Comment by David G. — December 17, 2010 @ 10:47 pm
I wouldn’t say I ignored LeSueur entirely. He’s in the notes. My point was that academic historians had not dealt with Haun’s Mill and the motivations behind Missourians’ role in Haun’s Mill and the Mormon War seriously. Much of the academic scholarship in Missouri history tried to blame it on the Mormons or ignored it altogether.

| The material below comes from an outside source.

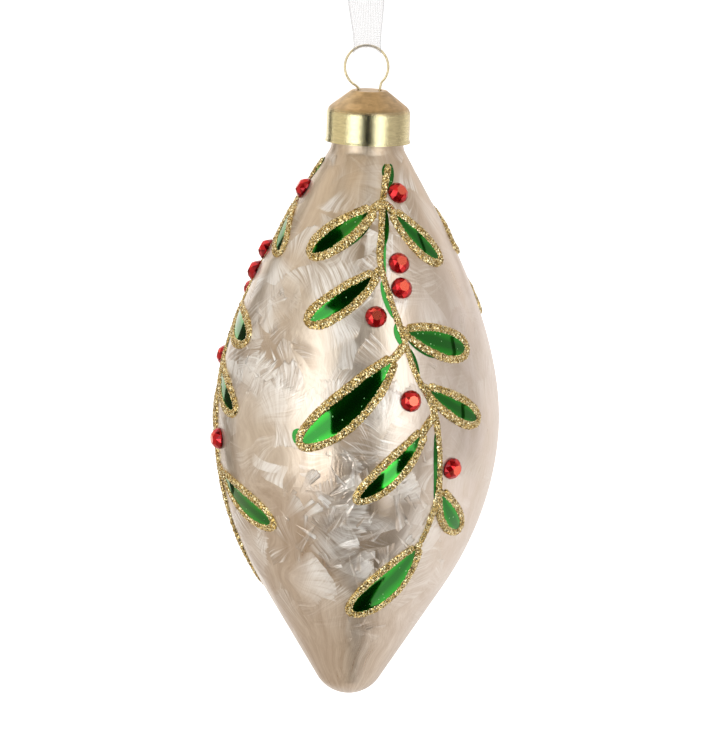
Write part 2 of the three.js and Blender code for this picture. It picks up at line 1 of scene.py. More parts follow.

Nice discussion by the way. Good stuff.
Comment by Tom Spencer — January 31, 2011 @ 10:57 am
I agree with Tom, excellent review Ryan and follow-on discussion. I wish Steve LeSueur had been part of the 2006 conference in Jefferson City and then part of this volume. Ron and I sent him early drafts of our paper for comment and he was supportive and helpful in our efforts. If you want to see LeSueur taking about MO-MO history though get a copy of recently released DVD “Trouble in Zion” where he is featured along with Alex Baugh, Richard Bushman and others. Steve Harper’s paper placing Missouri Mormon history in the context of Jacksonian America at the conference was outstanding, but I think he published it elsewhere before this anthology came out. Ron Romig had a lingering interest in the September 11, 1836 date for the return to Zion prophecy. I showed him a letter written by a Jackson County trader from 1836 which claimed the Mormons were planning to invade and try and redeem their Zion. This is what started our work together on this project. The 2006 conference gave us a deadline to finish it! One last note, thank goodness Tom Spencer was willing to pick up the ball and carry the anthology project to completion…a couple of times there it looked like the project was not going to happen. He did a great job sticking to it and getting us all to revise and submit our chapters. Thanks Tom.
Comment by Michael Riggs — February 6, 2011 @ 10:49 am
Thank you, Tom and Michael, for dropping by. As you saw, your work provided grounds for some important discussion.